In November, he heard from the man’s solicitor requesting he take responsibility for the accident. After ignoring that correspondence, Kevin subsequently received a standard contact from the PIAB - the statutory first port of call for injury-related insurance claims - seeking notice of whether he consented to it reviewing the case.

While that process incurs a €600 processing fee, a respondent is not obliged to consent, at which point it is no longer a matter for the PIAB and can, where a claimant decides, proceed to the courts.

Kevin said his solicitor had advised him to refer the matter to his insurance company and that he believes they are not consenting to accept responsibility.
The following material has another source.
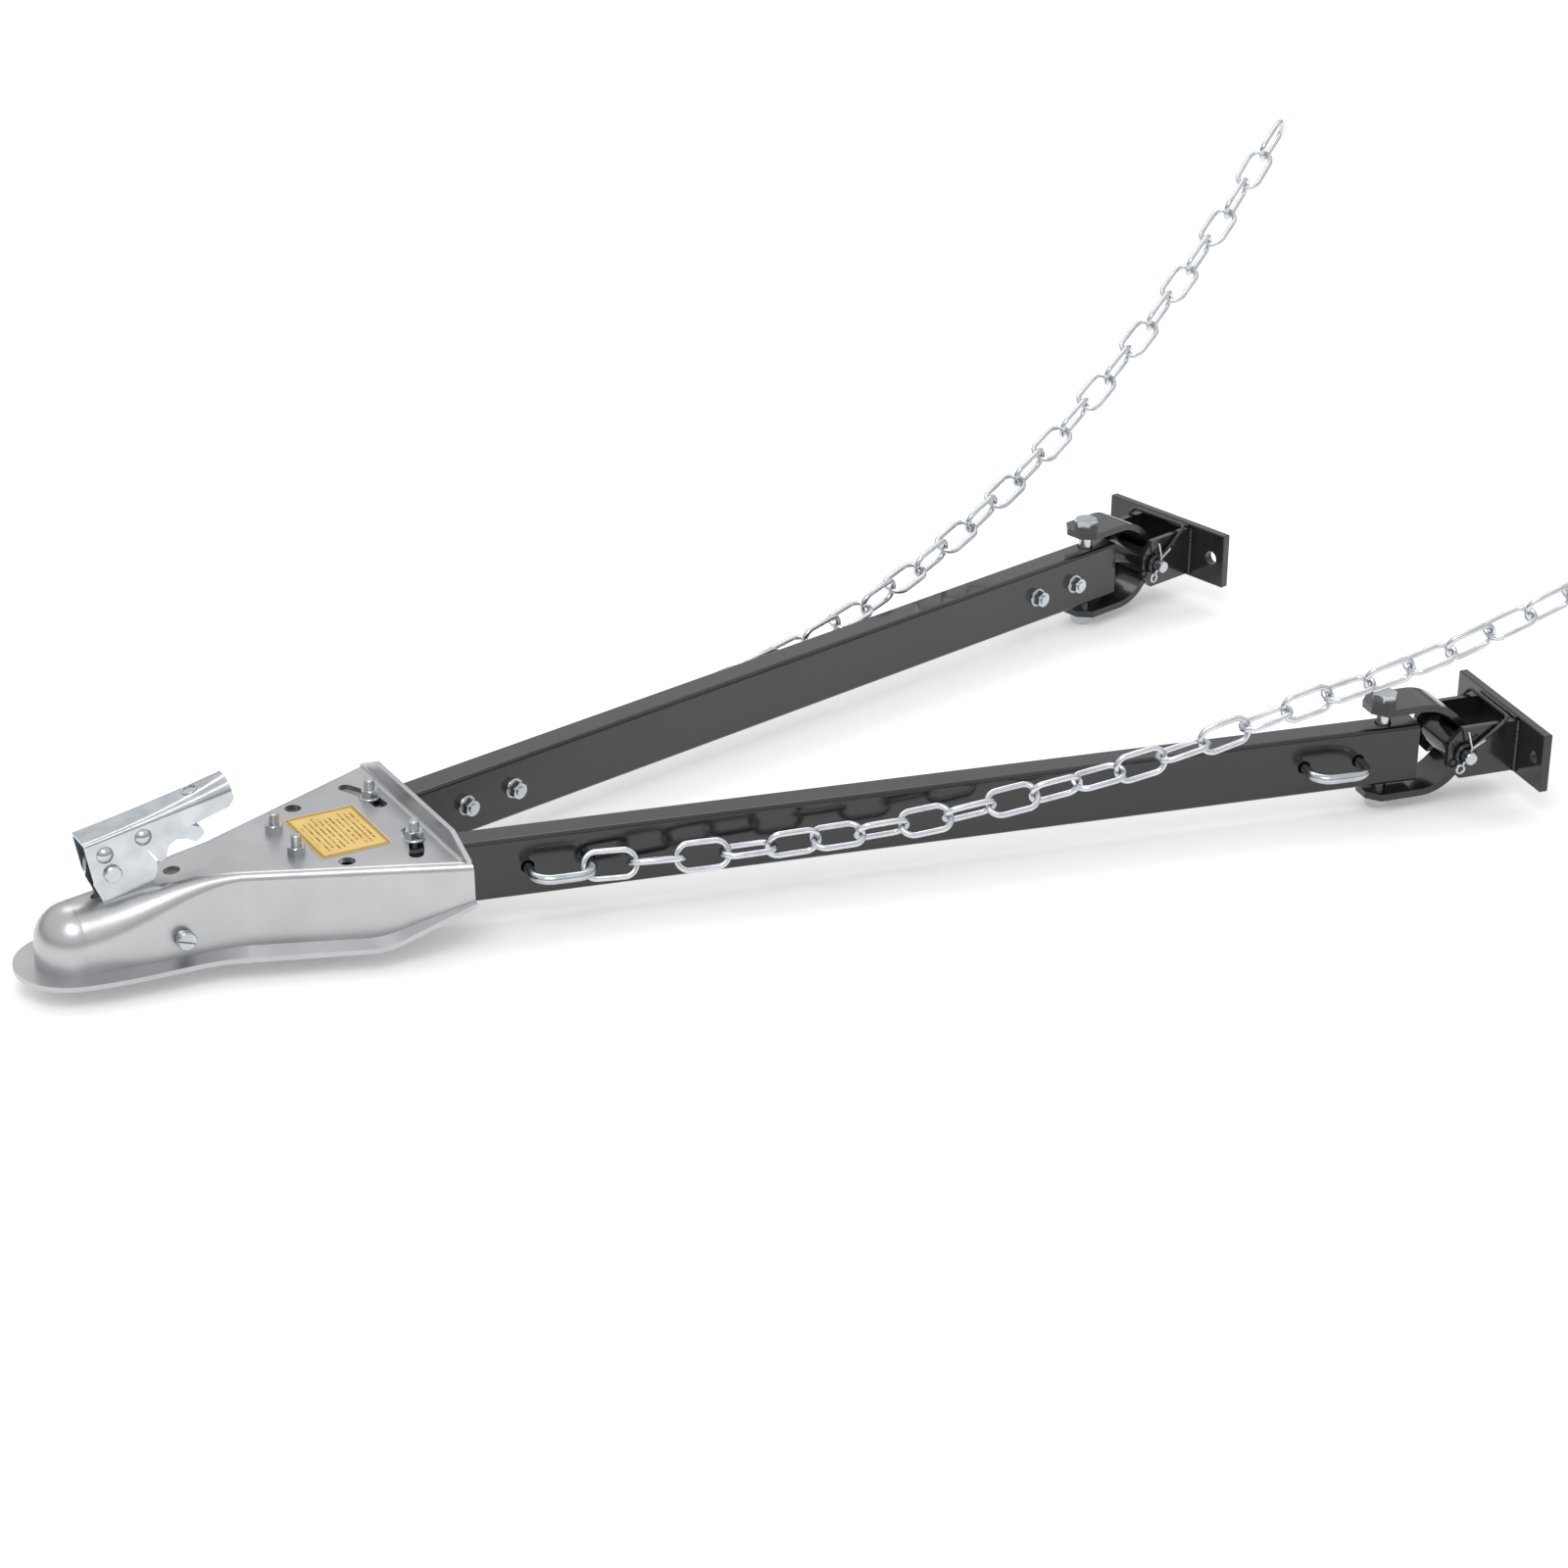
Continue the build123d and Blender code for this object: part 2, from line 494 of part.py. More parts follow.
# ================================================================ one arm, drawn along +X
# Arm frame: origin on the pivot bolt's axis, +X along the tube, +Y outward, +Z as the coupler.
def arm_tube():
    length = ARM_L + ARM_FRONT
    middle = (ARM_L - ARM_FRONT) / 2
    bar = fillet(Box(length, TUBE_W, TUBE_H).edges().filter_by(Axis.X), TUBE_CORNER_R)
    bore = fillet(Box(length + 2, TUBE_W - 2 * TUBE_WALL, TUBE_H - 2 * TUBE_WALL).edges().filter_by(Axis.X),
                  TUBE_CORNER_R - 2.4)
    tube = Pos(middle, 0, ARM_MID) * (bar - bore)
    for x in (0, LOCK_R):
        tube -= rod(BOLT_D + BOLT_PLAY, (x, 0, -60), (x, 0, 60))
    tube -= rod(YOKE_BOLT_HOLE, (YOKE_BOLT, 0, -60), (YOKE_BOLT, 0, 60))
    for middle_x in (UB_FRONT, UB_REAR):
        for leg in (-1, 1):
            x = middle_x + leg * UB_LEGS / 2
            tube -= rod(UB_HOLE, (x, -40, ARM_MID), (x, 40, ARM_MID))
    return tube


def u_bolt(x):
    """Round bar bent to a U, its bow outside the arm and its legs through it."""
    out = TUBE_W / 2 + UB_OUT
    a, b = x - UB_LEGS / 2, x + UB_LEGS / 2
    route = FilletPolyline((a, -UB_TAIL, ARM_MID), (a, out, ARM_MID), (b, out, ARM_MID), (b, -UB_TAIL, ARM_MID),
                           radius=UB_BEND)
    return sweep(Plane(origin=route @ 0, z_dir=route % 0) * Circle(UB_BAR / 2), path=route)


def yoke_strap():
    """Flat bar bent round the cross bush, with an ear above and below the tube."""
    mid_r = BUSH_OD / 2 + STRAP_T / 2
    tip = YOKE_BOLT - YOKE_NOSE
    half = YOKE_GAP / 2 + STRAP_T / 2
    legs = {}
    for side in (1, -1):
        corner = (YOKE_BEND_X, YOKE_MID_Z + side * half)
        dx, dz = PIN_X - corner[0], side * (corner[1] - PIN_Z)
        reach = hypot(dx, dz)
        slope = atan2(dz, dx) - asin(mid_r / reach)
        touch = (PIN_X + mid_r * sin(slope), PIN_Z + side * mid_r * cos(slope))
        legs[side] = ((tip, corner[1]), corner, touch)
    strap = offset_outline(legs[1]) + offset_outline(legs[-1])
    ring = rod(2 * mid_r + STRAP_T, (PIN_X, -STRAP_W / 2, PIN_Z), (PIN_X, STRAP_W / 2, PIN_Z))
    ring -= rod(2 * mid_r - STRAP_T, (PIN_X, -STRAP_W, PIN_Z), (PIN_X, STRAP_W, PIN_Z))
    beyond = [(PIN_X + (legs[side][2][0] - PIN_X) * 3, PIN_Z + (legs[side][2][1] - PIN_Z) * 3) for side in (1, -1)]
    ring -= side_prism([(PIN_X, PIN_Z), beyond[0], (PIN_X - 60, PIN_Z + 120), (PIN_X - 60, PIN_Z - 120),
                        beyond[1]], STRAP_W)
    strap += ring
    nose = extrude(make_face(Polyline((tip, -8), (tip, 8), (tip + 10, 19.2), (tip + 200, 19.2), (tip + 200, -19.2),
                                      (tip + 10, -19.2), close=True)), 200, both=True)
    return (strap & nose) - rod(YOKE_BOLT_D + BOLT_PLAY, (YOKE_BOLT, 0, -90), (YOKE_BOLT, 0, 90))


def offset_outline(points):
    """One leg of the strap: strap thickness along a path with one bend, strap width across."""
    strip = trace(FilletPolyline(*points, radius=YOKE_BEND_R), line_width=STRAP_T)
    return Plane.XZ * extrude(strip, STRAP_W / 2, both=True)


def yoke_bush():
    length = CHANNEL_W - 2 * CHANNEL_T - 1.0
    outer = rod(BUSH_OD, (PIN_X, -length / 2, PIN_Z), (PIN_X, length / 2, PIN_Z))
    return outer - rod(PIN_D + PIN_PLAY, (PIN_X, -length, PIN_Z), (PIN_X, length, PIN_Z))


def yoke_bolt():
    shank = rod(YOKE_BOLT_D, (YOKE_BOLT, 0, EAR_LOW - YOKE_NUT_H - 1.5), (YOKE_BOLT, 0, EAR_TOP + 0.01))
    return shank + hexagon(YOKE_AF, 8.0, (YOKE_BOLT, 0, EAR_TOP), (0, 0, 1))


def bracket_channel():
    """Channel whose cheeks carry the pin, its web against the mounting plate."""
    front, rear = PIN_X - CHANNEL_FRONT, PLATE_X
    top, low = PIN_Z + CHANNEL_H / 2, PIN_Z - CHANNEL_H / 2
    clip = CHANNEL_CLIP
    outline = [(front, low + clip), (front, top - clip), (front + clip, top), (rear, top), (rear, low),
               (front + clip, low)]
    solid = side_prism(outline, CHANNEL_W / 2, [(0, 3), (1, 3), (2, 3), (5, 3)])
    solid -= Pos((front + rear) / 2 - CHANNEL_T, 0, PIN_Z) * Box(rear - front, CHANNEL_W - 2 * CHANNEL_T, 200)
    return solid - rod(PIN_D + PIN_PLAY, (PIN_X, -60, PIN_Z), (PIN_X, 60, PIN_Z))


def mounting_plate():
    plate = Pos(PLATE_X + PLATE_T / 2, 0, PIN_Z) * Box(PLATE_T, PLATE_W, PLATE_H)
    plate = chamfer(plate.edges(), 0.8)
    for side in (1, -1):
        y = side * PLATE_HOLE_HALF
        plate -= rod(PLATE_HOLE_D, (PLATE_X - 5, y, PIN_Z), (PLATE_X + 20, y, PIN_Z))
    return plate


def hitch_pin(tail):
    """Headed pin; tail is the side (+1 outward, -1 inward) of its cotter hole."""
    head_y = BAIL_Y + BAIL_WIRE / 2 + 0.4
    pin = rod(PIN_D, (PIN_X, -tail * (head_y + 1), PIN_Z), (PIN_X, tail * PIN_TAIL, PIN_Z))
    ends = pin.edges().sort_by(Axis.Y)
    pin = chamfer(ends[-1] if tail > 0 else ends[0], 0.8)
    pin += rod(PIN_D + 6, (PIN_X, -tail * head_y, PIN_Z), (PIN_X, -tail * (head_y + PIN_HEAD), PIN_Z))
    y = tail * COTTER_Y
    return pin - rod(COTTER_WIRE + 0.5, (PIN_X - 9, y, PIN_Z - 16), (PIN_X + 9, y, PIN_Z + 16))


def cotter_pin(tail):
    """Split pin with its eye below the hitch pin and its two legs spread above."""
    y = tail * COTTER_Y
    lean = Vector(9, 0, 16).normalized()
    across = Vector(lean.Z, 0, -lean.X)
    at = lambda along, side: Vector(PIN_X, y, PIN_Z) + lean * along + across * side
    shank = rod(COTTER_WIRE, tuple(at(-9, 0)), tuple(at(7.2, 0)))
    eye = Plane(origin=at(-12.4, 0), z_dir=(0, 1, 0)) * Torus(3.4, COTTER_WIRE / 2)
    legs = rod(COTTER_WIRE * 0.8, tuple(at(7.0, 0)), tuple(at(18, -11))) + rod(
        COTTER_WIRE * 0.8, tuple(at(7.0, 0)), tuple(at(18, 7)))
    return shank + eye + legs


def pin_bail():
    """Wire bail: an eye round each end of the pin and a bar across by the plate."""
    corner = (PIN_X + BAIL_BACK, PIN_Z + BAIL_RISE)
    length = hypot(BAIL_BACK, BAIL_RISE)
    start = (PIN_X + BAIL_BACK / length * EYE_R, PIN_Z + BAIL_RISE / length * EYE_R)
    route = FilletPolyline((start[0], -BAIL_Y, start[1]), (corner[0], -BAIL_Y, corner[1]),
                           (corner[0], BAIL_Y, corner[1]), (start[0], BAIL_Y, start[1]), radius=6)
    wire = sweep(Plane(origin=route @ 0, z_dir=route % 0) * Circle(BAIL_WIRE / 2), path=route)
    for side in (1, -1):
        wire += Plane(origin=(PIN_X, side * BAIL_Y, PIN_Z), z_dir=(0, 1, 0)) * Torus(EYE_R, BAIL_WIRE / 2)
    return wire


# ---------------------------------------------------------------- chains
# Each route runs from the U-bolt: distance behind the pivot bolt, distance out, height.
CHAIN_ROUTE = {
    "right": [(CHAIN_START, 24, ARM_MID), (300, 33, 11), (406, 36, 14), (483, 36, 17), (556, 37, 26),
              (665, 38, 43), (737, 39, 60), (806, 40, 80), (880, 40, 97), (950, 40, 118), (1035, 40, 150),
              (1130, 40, 191), (1330, 40, 292)],
    "left": [(CHAIN_START, 24, ARM_MID), (330, 28, 8), (440, 29, 10), (540, 30, 17), (639, 31, 32),
             (709, 37, 46), (777, 43, 65), (844, 50, 89), (910, 57, 116), (973, 64, 148), (1035, 71, 183),
             (1095, 79, 220), (1154, 87, 260), (1211, 96, 301), (1270, 105, 345)],
}
# Twist of the links about the line of the chain: (link, degrees).
CHAIN_TWIST = {
    "right": [(0, 25), (2, 22), (4, -12), (6, -38), (9, -42), (12, 6), (15, 6), (18, -14), (30, -22)],
    "left": [(0, 16), (10, 12), (20, 20), (30, 14)],
}


def link_solid(start, end, width_dir):
    """One oval link whose two bows are centred on the wire at start and end."""
    along = (end - start).normalized()
    across = (width_dir - along * width_dir.dot(along)).normalized()
    bow = (LINK_W - LINK_WIRE) / 2
    middle = (start + end) / 2
    half = (end - start).length / 2 - bow
    plane = Plane(origin=middle, x_dir=along, z_dir=along.cross(across))
    route = SlotCenterToCenter(2 * half, 2 * bow).face().outer_wire()
    ring = sweep(Plane(origin=route @ 0, z_dir=route % 0) * Circle(LINK_WIRE / 2), path=route)
    return plane * ring


def twist(side, link):
    """Twist of one link, between the twists that are set."""
    marks = CHAIN_TWIST[side]
    for (n0, t0), (n1, t1) in zip(marks, marks[1:]):
        if n0 <= link <= n1:
            return t0 + (t1 - t0) * (link - n0) / (n1 - n0)
    return marks[-1][1]


def chain_links(side):
    """Links laid along the route, each turned a quarter from the last."""
    route = Spline(*CHAIN_ROUTE[side], tangents=[(1, 0.1, 0), (1, 0.1, 0.6)])
    total = route.length
    bow_span = LINK_PITCH + LINK_WIRE            # wire centre to wire centre of one link
    step = LINK_PITCH - CHAIN_PLAY
    links = []
    start = route @ 0
    for n in range(LINKS):
        direction = (route @ ((n * step + bow_span) / total) - start).normalized()
        end = start + direction * bow_span
        level = direction.cross(Vector(0, 0, 1)).normalized()      # pointing in towards the arm
        upright = level.cross(direction)
        turn = radians(twist(side, n) + 90 * (n % 2))
        links.append(link_solid(start, end, upright * cos(turn) + level * sin(turn)))
        start += direction * step
    return links


# ================================================================ both sides
def place(side, solid, turned=False):
    """Put an arm-frame solid on its side; turned solids also follow the yoke's set angle."""
    if turned:
        hinge = Location((YOKE_BOLT, 0, 0))
        solid = hinge * Rot(0, 0, -YOKE_TURN[side]) * hinge.inverse() * solid
    if side == "right":
        solid = mirror(solid, about=Plane.XZ)
    sign = 1 if side == "left" else -1
    return Location((PIVOT_X, sign * PIVOT_HALF, 0), (0, 0, sign * ARM_SPLAY)) * solid


for side in ("right", "left"):
    tail = 1 if side == "right" else -1
    save(f"{side}_arm_tube", place(side, arm_tube()))
    save(f"{side}_u_bolts", [place(side, u_bolt(x)) for x in (UB_FRONT, UB_REAR)])
    save(f"{side}_u_bolt_nuts", [
        place(side, flange_nut(BOLT_AF, UB_NUT_H, UB_BAR + 0.1,
                               (x + leg * UB_LEGS / 2, -TUBE_W / 2, ARM_MID), (0, -1, 0)))
        for x in (UB_FRONT, UB_REAR) for leg in (-1, 1)])
    save(f"{side}_lock_bolt", place(side, clamp_bolt(LOCK_R, 0)))
    save(f"{side}_lock_nut", place(side, flange_nut(BOLT_AF, NUT_H + 1, BOLT_D + 0.1,
                                                    (LOCK_R, 0, DECK_Z), (0, 0, 1))))
    save(f"{side}_yoke_strap", place(side, yoke_strap(), True))
    save(f"{side}_yoke_bush", place(side, yoke_bush(), True))
    save(f"{side}_yoke_bolt", place(side, yoke_bolt()))
    save(f"{side}_yoke_nut", place(side, plain_nut(YOKE_AF, YOKE_NUT_H, YOKE_BOLT_D + 0.1, (YOKE_BOLT, 0, EAR_LOW),
                                                   (0, 0, -1))))
    save(f"{side}_bracket_channel", place(side, bracket_channel(), True))
    save(f"{side}_mounting_plate", place(side, mounting_plate(), True))
    save(f"{side}_hitch_pin", place(side, hitch_pin(tail), True))
    save(f"{side}_cotter_pin", place(side, cotter_pin(tail), True))
    save(f"{side}_pin_bail", place(side, pin_bail(), True))
    links = [place(side, link) for link in chain_links(side)]
    for n in range(0, LINKS, LINKS_PER_NODE):
        save(f"{side}_chain_{n // LINKS_PER_NODE + 1}", links[n:n + LINKS_PER_NODE])

print(len(written), "nodes")
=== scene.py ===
import json
from math import cos, pi, radians, sin

import bpy
import numpy as np
from mathutils import Matrix, Vector


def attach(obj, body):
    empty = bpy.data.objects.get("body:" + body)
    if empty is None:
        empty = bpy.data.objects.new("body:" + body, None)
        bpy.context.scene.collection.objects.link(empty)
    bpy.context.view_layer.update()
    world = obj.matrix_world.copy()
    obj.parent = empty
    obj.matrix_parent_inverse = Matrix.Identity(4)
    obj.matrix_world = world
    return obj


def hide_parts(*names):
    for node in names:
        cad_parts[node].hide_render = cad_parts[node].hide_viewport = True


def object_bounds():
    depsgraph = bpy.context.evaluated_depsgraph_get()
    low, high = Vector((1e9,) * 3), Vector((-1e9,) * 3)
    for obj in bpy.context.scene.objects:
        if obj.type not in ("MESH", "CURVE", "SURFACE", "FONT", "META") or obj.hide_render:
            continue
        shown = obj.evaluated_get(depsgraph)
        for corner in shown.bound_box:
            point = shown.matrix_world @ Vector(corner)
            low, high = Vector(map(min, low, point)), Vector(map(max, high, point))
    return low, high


# An adjustable A-frame tow bar: silver pressed coupler, two black arms, zinc fasteners, chains.
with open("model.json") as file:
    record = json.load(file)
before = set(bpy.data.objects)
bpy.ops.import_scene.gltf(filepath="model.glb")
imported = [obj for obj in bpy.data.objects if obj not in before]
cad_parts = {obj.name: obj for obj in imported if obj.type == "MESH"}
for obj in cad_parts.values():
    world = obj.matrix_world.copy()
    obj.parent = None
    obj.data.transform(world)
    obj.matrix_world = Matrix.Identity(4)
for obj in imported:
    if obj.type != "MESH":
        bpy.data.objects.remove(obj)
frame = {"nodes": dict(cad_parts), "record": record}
cad_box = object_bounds()
nodes = frame["nodes"]
SIDES = ("right", "left")
MM = 0.001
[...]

Commenting on the case, a spokesman for the PIAB told The Irish Times recipients have 90 days in which to respond.

“If they don’t see the validity in the case they can certainly consider the matter with their insurers,” he said. “We are obliged to contact them early so they have time to consider the matter.”

Anyone taking a claim for damages must first process that through the PIAB which, where consent is given on both sides, will assess the nature of the damages and an appropriate level of compensation.

“When we receive a claim we are required by law to write to the person the claim is made against giving them the option of having the case assessed by PIAB, which is a low cost and quick system,” he said.

Solicitor Stuart Gilhooly said he believed such a case would be unlikely to succeed as the standard of proof would be far greater for a trespasser in a personal injury claim than someone in normal circumstances.

“There is also a more human factor in that a judge listening to a case like that is likely to have very little sympathy for the burglar,” he said.